Back home, extending their losing streak for second straight session, Indian benchmark indices ended the Monday’s session on disappointing note, with Sensex and Nifty breaching their crucial psychological 52,900 and 15,800 levels, respectively. Markets started the week with a sharp cut and remained under pressure throughout the session, as investors awaited inflation data later in the day, while global markets plunged over fears of aggressive policy tightening by the US Federal Reserve later this week. The market participants remained worried as RBI data showed that after rising for two consecutive weeks, the country’s foreign exchange reserves declined by $306 million to $601.057 billion in the week ended June 3. Besides, persistent selling by foreign portfolio investors (FPIs) dampened investors’ sentiment. FPIs have been net sellers for eight consecutive month, offloading Rs 13,888 crore worth of equities so far in June. With this, the FPIs have sold Rs 1,81,043 worth of equities so far this year. Markets were trading in deep sea of red in late afternoon session amid reports that with Chief Economic Advisor V Anantha Nageswaran citing the IMF forecast that the Indian economy would cross $5 trillion by 2026-27, leader P Chidambaram said the goal of a USD 5 trillion GDP appears to be a case of 'shifting goalposts' as the original target year was 2023-24. Market participants overlooked Chief Economic Advisor (CEA) Anantha Nageswaran’s statement that India has shown exemplary resilience in recovery from the COVID-19 pandemic crisis.
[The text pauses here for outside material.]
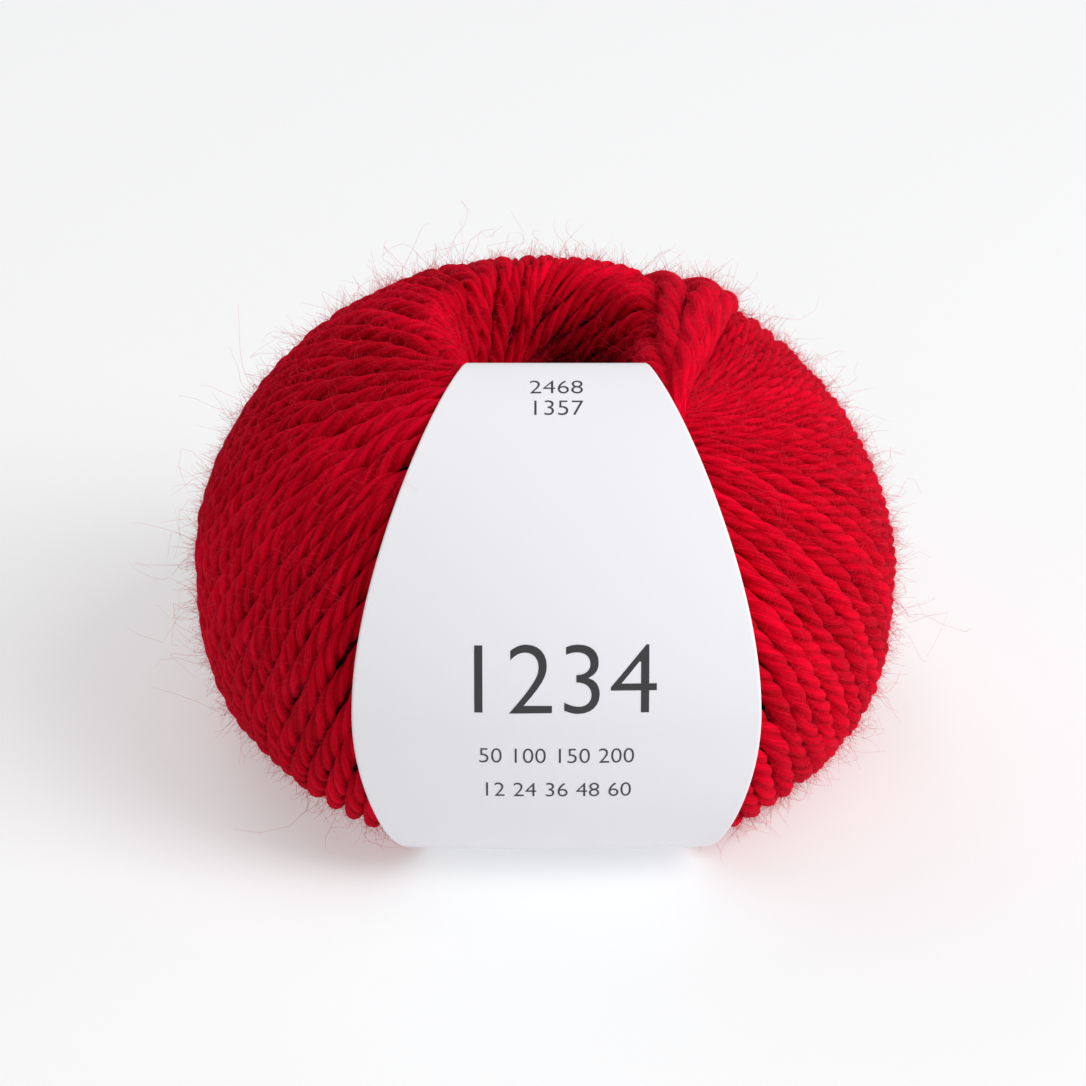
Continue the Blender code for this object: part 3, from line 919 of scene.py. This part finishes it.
def below_loose(places, normals):
    """How much deeper each point of a path must lie to pass under the loose turns."""
    deeper = np.zeros(len(places))
    touch = LOOSE_TOUCH * YARN
    for index, place in enumerate(places):
        spot, _, distance = loose_tree.find(place)
        if distance < touch:
            height = np.dot(np.array(spot) - place, normals[index])
            aside = math.sqrt(max(distance ** 2 - height ** 2, 0.0))
            deeper[index] = math.sqrt(touch ** 2 - aside ** 2) - height
    gathering = np.hypot(places[:, 0] - GATHER[0], places[:, 1] - GATHER[1]) / GATHER_REACH
    return deeper.clip(0.0, LOOSE_TOUCH * YARN) * ease(gathering - LOOSE_CLEAR)


left_turns, right_turns, lining_turns = Turns(SEED), Turns(SEED + 1), Turns(SEED + 3)
for turns in (left_turns, right_turns, lining_turns):
    turns.below += [below_loose, below_paper]
right_turns.gathers = True
for route in RIM_ROUTES:
    lay_route(right_turns, *route)
# at the back, the upward turns go down under the first loose turn
edge_azimuth, edge_arc = (column[np.argmin(loose_lines[0][1]):] for column in loose_lines[0])
back_edge = np.interp(arcs, edge_arc, edge_azimuth)
up_meets = np.arange(*UP_SPAN, -UP_STEP)[::-1]
down_meets = np.arange(*DOWN_SPAN, -DOWN_STEP)[::-1]
uncovered = np.full(len(arcs), -1.0)
for index, meet in enumerate(up_meets):
    azimuth, _, _ = up_half(meet)
    past = (back_edge - azimuth) * rim
    past[arcs < edge_arc[0]] = -1.0
    lay_half(left_turns, index, (meet, up_half), UP_STEP, past)
for index, meet in enumerate(down_meets):
    lay_half(right_turns, index, (meet, down_half), DOWN_STEP, uncovered, DOWN_CROWDED, GATHERED_ONWARD)
for index, meet in enumerate(np.arange(*LINING_SPAN, UP_STEP)):
    lay_half(lining_turns, index, (meet, lining), UP_STEP, arcs + LINING_COVERED)

turns_left = wind(left_turns, "turns_left", UP_PLY_SHARE)
turns_right = wind(right_turns, "turns_right", DOWN_PLY_SHARE)
turns_loose = wind(loose_turns, "turns_loose", LOOSE_PLY_SHARE)
wind(lining_turns, "turns_lining")


# ---- The fuzz -----------------------------------------------------------------------------------
# Wool fibres that stand off the yarn everywhere, short and curled, with a few long stray ones. They are
# part of the yarn, and the band holds them down where it covers them.

HAIR = 0.000048                            # thickness of one fibre
FUZZ_DENSITY = (1080000.0, 1420000.0)      # fibres on a square metre of yarn, on the left and right
FUZZ_LENGTH = (0.0008, 0.0026)
STRAY_DENSITY = 104000.0
STRAY_LENGTH = (0.0015, 0.0068)
OUTER_SIDE = 0.25                          # fibres show where the yarn faces outwards at least this much


def fuzz_tree():
    """Thin curled fibres rooted all over the outer side of a piece of yarn."""
    t = Tree("fuzz", {"Density": "NodeSocketFloat", "Seed": "NodeSocketInt", "Shortest": "NodeSocketFloat",
                      "Longest": "NodeSocketFloat", "Hair": "NodeSocketFloat", "Points": "NodeSocketInt",
                      "Wool": "NodeSocketMaterial"})
    facing = t.vector("DOT_PRODUCT", t.node("GeometryNodeInputNormal").outputs[0],
                      t.read("upright", "FLOAT_VECTOR"))
    facing = t.math("MULTIPLY", facing, t.read("bare"))
    sown = t.node("GeometryNodeDistributePointsOnFaces", {"distribute_method": "RANDOM"},
                  Mesh=t.given["Geometry"], Selection=t.math("GREATER_THAN", facing, OUTER_SIDE),
                  Density=t.given["Density"], Seed=t.given["Seed"])
    spot = t.node("GeometryNodeInputPosition").outputs[0]
    points = t.store(sown.outputs["Points"], "root", spot, "FLOAT_VECTOR")
    points = t.store(points, "away", sown.outputs["Normal"], "FLOAT_VECTOR")
    lean = t.node("FunctionNodeRandomValue", {"data_type": "FLOAT_VECTOR"},
                  _0=(-1.0, -1.0, -1.0), _1=(1.0, 1.0, 1.0), Seed=3).outputs["Value"]
    points = t.store(points, "lean", lean, "FLOAT_VECTOR")
    chance = t.node("FunctionNodeRandomValue", {"data_type": "FLOAT"}, _2=0.0, _3=1.0, Seed=5).outputs[1]
    spread = t.math("SUBTRACT", t.given["Longest"], t.given["Shortest"])
    reach = t.math("MULTIPLY_ADD", t.math("MULTIPLY", chance, chance), spread, t.given["Shortest"])
    points = t.store(points, "reach", reach)

    straight = t.node("GeometryNodeCurvePrimitiveLine", Start=(0.0, 0.0, 0.0), End=(0.0, 0.0, 1.0))
    straight = t.node("GeometryNodeResampleCurve", Curve=straight.outputs[0], Count=t.given["Points"])
    hairs = t.node("GeometryNodeInstanceOnPoints", Points=points, Instance=straight.outputs[0]).outputs[0]
    hairs = t.node("GeometryNodeRealizeInstances", Geometry=hairs).outputs[0]
    along = t.node("GeometryNodeSplineParameter").outputs["Factor"]
    far = t.math("MULTIPLY", along, t.read("reach"))
    rise = t.math("MULTIPLY", far, t.math("SUBTRACT", 0.90, t.math("MULTIPLY", along, 0.35)))
    drift = t.math("MULTIPLY", far, t.math("MULTIPLY_ADD", along, 0.35, 0.45))
    root = t.read("root", "FLOAT_VECTOR")
    shift = t.scaled(t.read("lean", "FLOAT_VECTOR"), t.math("MULTIPLY", far, 330.0))
    stirred = t.vector("ADD", t.scaled(root, 900.0), shift)
    curl = t.node("ShaderNodeTexNoise", Vector=stirred, Scale=1.0, Detail=0.0).outputs["Color"]
    curl = t.scaled(t.vector("SUBTRACT", curl, (0.5, 0.5, 0.5)), t.math("MULTIPLY", far, 2.8))
    offset = t.vector("ADD", t.scaled(t.read("away", "FLOAT_VECTOR"), rise),
                      t.scaled(t.read("lean", "FLOAT_VECTOR"), drift))
    where = t.vector("ADD", root, t.vector("ADD", offset, curl))
    where = t.vector("MAXIMUM", where, (-1.0, -1.0, HAIR))    # no fibre goes into the table
    hairs = t.node("GeometryNodeSetPosition", Geometry=hairs, Position=where).outputs[0]
    ring = t.node("GeometryNodeCurvePrimitiveCircle", Resolution=3,
                  Radius=t.math("MULTIPLY", t.given["Hair"], 0.5)).outputs[0]
    hairs = t.node("GeometryNodeCurveToMesh", Curve=hairs, Profile_Curve=ring, Fill_Caps=True,
                   Scale=t.math("SUBTRACT", 1.0, t.math("MULTIPLY", along, 0.6))).outputs[0]
    hairs = t.node("GeometryNodeSetShadeSmooth", Geometry=hairs, Shade_Smooth=True).outputs[0]
    hairs = t.node("GeometryNodeRealizeInstances", Geometry=hairs).outputs[0]
    hairs = t.node("GeometryNodeSetMaterial", Geometry=hairs, Material=t.given["Wool"]).outputs[0]
    t.put(hairs, t.result)
    return t


stray_wool = bpy.data.materials.new("stray_wool")
stray_wool.use_nodes = True
shader = stray_wool.node_tree.nodes["Principled BSDF"]
shader.inputs["Base Color"].default_value = (0.74, 0.008, 0.040, 1.0)
shader.inputs["Roughness"].default_value = 0.6
shader.inputs["Specular IOR Level"].default_value = 0.2
fuzz = fuzz_tree()


def fluff(bodies, name, density, length, points, seed):
    """Grow fibres on pieces of yarn and make them one piece."""
    bm = bmesh.new()
    skin = bpy.data.meshes.new(name + "_skin")
    for body in bodies:
        bm.from_mesh(body.data)
    bm.to_mesh(skin)
    bm.free()
    piece = fuzz.grow(link(name + "_skin", skin), name, {
        "Density": density, "Seed": seed, "Shortest": length[0], "Longest": length[1], "Hair": HAIR,
        "Points": points, "Wool": stray_wool})
    for spare in [layer.name for layer in piece.data.attributes]:
        if spare in ("root", "away", "lean", "reach", "upright", "fibre", "tone", "shade", "bare"):
            piece.data.attributes.remove(piece.data.attributes[spare])
    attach(piece, "root")


fluff((turns_left,), "fuzz_left", FUZZ_DENSITY[0], FUZZ_LENGTH, 2, 1)
fluff((turns_right, turns_loose), "fuzz_right", FUZZ_DENSITY[1], FUZZ_LENGTH, 2, 2)
fluff((turns_left, turns_right, turns_loose), "fuzz_stray", STRAY_DENSITY, STRAY_LENGTH, 9, 3)


# ---- The paper band -----------------------------------------------------------------------------
# Smooth white card, die-cut to one long shape and closed in a loop: down the front of the ball, where
# it is widest, under it and up the hole. Only its own tension holds it.

BAND_STATIONS = 150
BAND_COLUMNS = 24
CUT_ROUNDING = 0.00008
CUT_MARGIN = 0.00040                       # the face stays flat this close to the cut

band_shape = band_lines(BAND_STATIONS)
half = band_shape[:, 7:8]
face = np.linspace(-1.0, 1.0, BAND_COLUMNS - 2)
face_rise = PAPER_SOLID / 2
back_rise = PAPER_SOLID / 2 - PAPER
flat = np.concatenate([CUT_ROUNDING - half, (half - CUT_MARGIN) * face, half - CUT_ROUNDING], axis=1)
ring_side = np.concatenate([flat, half, half, flat[:, ::-1], -half, -half], axis=1)
ring_rise = np.concatenate([
    np.full(BAND_COLUMNS, face_rise), [face_rise - CUT_ROUNDING, back_rise + CUT_ROUNDING],
    np.full(BAND_COLUMNS, back_rise), [back_rise + CUT_ROUNDING, face_rise - CUT_ROUNDING]])
band_points, _ = across_band(band_shape, ring_side, np.broadcast_to(ring_rise, ring_side.shape))
band = link("band", closed_grid("band", band_points))

card = bpy.data.materials.new("white_card")
card.use_nodes = True
nodes, links = card.node_tree.nodes, card.node_tree.links
shader = nodes["Principled BSDF"]
shader.inputs["Base Color"].default_value = (0.868, 0.866, 0.902, 1.0)
shader.inputs["Roughness"].default_value = 0.62
shader.inputs["Specular IOR Level"].default_value = 0.3
place = nodes.new("ShaderNodeTexCoord")
grain = nodes.new("ShaderNodeTexNoise")
grain.inputs["Scale"].default_value = 2600.0
grain.inputs["Detail"].default_value = 4.0
relief = nodes.new("ShaderNodeBump")
relief.inputs["Strength"].default_value = 0.25
relief.inputs["Distance"].default_value = 0.00004
links.new(place.outputs["Object"], grain.inputs["Vector"])
links.new(grain.outputs["Fac"], relief.inputs["Height"])
links.new(relief.outputs["Normal"], shader.inputs["Normal"])
band.data.materials.append(card)
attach(band, "root")
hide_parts("paper_band")


# ---- The numbers on the band --------------------------------------------------------------------
# Plain numbers printed in dark grey ink, in three groups down the front.

INK_RISE = 0.00003
PRINT_THINNED = 0.014                      # taken off the strokes' edges, against the digits' height
PRINT_CELL = 0.0012                        # the print is cut this fine to follow the card's curve

# text, height of the digits, distance down from the crest, shift to the right
NUMBERS = (
    ("2468", 0.0026, 0.0062, 0.0),
    ("1357", 0.0026, 0.0100, 0.0),
    ("1234", 0.0096, 0.0510, 0.0),
    ("50 100 150 200", 0.0023, 0.0584, 0.0),
    ("12 24 36 48 60", 0.0023, 0.0638, 0.0))


def printed(text, height, down, shift):
    """Flat numbers as a mesh, cut into small cells: x to the right, y down the band's front."""
    curve = bpy.data.curves.new("number", "FONT")
    curve.body = text
    curve.align_x = "CENTER"
    curve.size = height / 0.70
    curve.resolution_u = 6
    curve.offset = -PRINT_THINNED * height
    letters = link("number", curve)
    bpy.context.view_layer.update()
    mesh = bpy.data.meshes.new_from_object(letters.evaluated_get(bpy.context.evaluated_depsgraph_get()))
    bpy.data.objects.remove(letters)
    bm = bmesh.new()
    bm.from_mesh(mesh)
    bmesh.ops.remove_doubles(bm, verts=bm.verts, dist=1e-6)
    for axis in (0, 1):
        low = min(v.co[axis] for v in bm.verts)
        high = max(v.co[axis] for v in bm.verts)
        for cut in np.arange(low + PRINT_CELL / 2, high, PRINT_CELL):
            plane = Vector((0.0, 0.0, 0.0))
            plane[axis] = 1.0
            bmesh.ops.bisect_plane(bm, geom=bm.verts[:] + bm.edges[:] + bm.faces[:],
                                   plane_co=plane * cut, plane_no=plane)
    for vert in bm.verts:
        vert.co = (vert.co.x + shift, down - vert.co.y, 0.0)
    bm.to_mesh(mesh)
    bm.free()
    return mesh


ink_mesh = bpy.data.meshes.new("ink")
bm = bmesh.new()
for number in NUMBERS:
    mesh = printed(*number)
    bm.from_mesh(mesh)
    bpy.data.meshes.remove(mesh)
spots = np.array([vert.co for vert in bm.verts])
lines_here = np.stack([np.interp(spots[:, 1], band_shape[:, 0], column) for column in band_shape.T], axis=1)
on_card, _ = across_band(lines_here, spots[:, :1], np.full((len(spots), 1), face_rise + INK_RISE))
for vert, spot in zip(bm.verts, on_card[:, 0]):
    vert.co = spot
bm.normal_update()
upward = sum(face.normal.y * face.calc_area() for face in bm.faces) < 0.0
if not upward:
    bmesh.ops.reverse_faces(bm, faces=bm.faces)
bm.to_mesh(ink_mesh)
bm.free()
numbers = link("numbers", ink_mesh)
ink = bpy.data.materials.new("grey_ink")
ink.use_nodes = True
ink.node_tree.nodes["Principled BSDF"].inputs["Base Color"].default_value = (0.035, 0.035, 0.037, 1.0)
ink.node_tree.nodes["Principled BSDF"].inputs["Roughness"].default_value = 0.6
numbers.data.materials.append(ink)
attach(numbers, "root")


# ---- The floor and the light --------------------------------------------------------------------
# A plain pale table and soft studio light, brightest from the upper right.

floor = link("floor", bpy.data.meshes.new("floor"))
bm = bmesh.new()
bmesh.ops.create_grid(bm, x_segments=1, y_segments=1, size=4.0)
bm.to_mesh(floor.data)
bm.free()
pale = bpy.data.materials.new("pale_table")
pale.use_nodes = True
shader = pale.node_tree.nodes["Principled BSDF"]
shader.inputs["Base Color"].default_value = (0.57, 0.575, 0.58, 1.0)
shader.inputs["Roughness"].default_value = 0.9
shader.inputs["Emission Color"].default_value = (0.99, 0.99, 1.0, 1.0)
shader.inputs["Emission Strength"].default_value = 0.407
floor.data.materials.append(pale)

world = bpy.data.worlds.new("studio")
world.use_nodes = True
world.node_tree.nodes["Background"].inputs["Color"].default_value = (1.0, 1.0, 1.0, 1.0)
world.node_tree.nodes["Background"].inputs["Strength"].default_value = 0.165
bpy.context.scene.world = world


def softbox(name, place, size, power):
    data = bpy.data.lights.new(name, "AREA")
    data.size = size
    data.energy = power
    light = bpy.data.objects.new(name, data)
    light.location = place
    light.rotation_euler = (-Vector(place)).to_track_quat("-Z", "Y").to_euler()
    bpy.context.scene.collection.objects.link(light)


softbox("key", (1.10, -0.48, 1.20), 0.9, 15.6)
softbox("side", (1.5, -0.6, 0.6), 0.8, 8.0)
softbox("front", (-0.2, -1.6, 1.0), 1.4, 4.0)
softbox("back", (-0.6, 1.0, 1.2), 1.0, 4.6)
softbox("top", (0.1, 0.0, 1.6), 1.2, 5.1)
bpy.context.scene.view_settings.view_transform = "Standard"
He added all major activities and parameters of the economy have crossed their pre-COVID levels, and it is now enjoying macroeconomic tailwinds. Traders also paid no heed towards NITI Aayog Vice Chairman Suman Bery’s statement that India's macroeconomic position relative to emerging economies appears good, and the coming decade appears promising for sustained economic growth for the country. Finally, the BSE Sensex fell 1456.74 points or 2.68% to 52,846.70 and the CNX Nifty was down by 427.40 points or 2.64% to 15,774.40.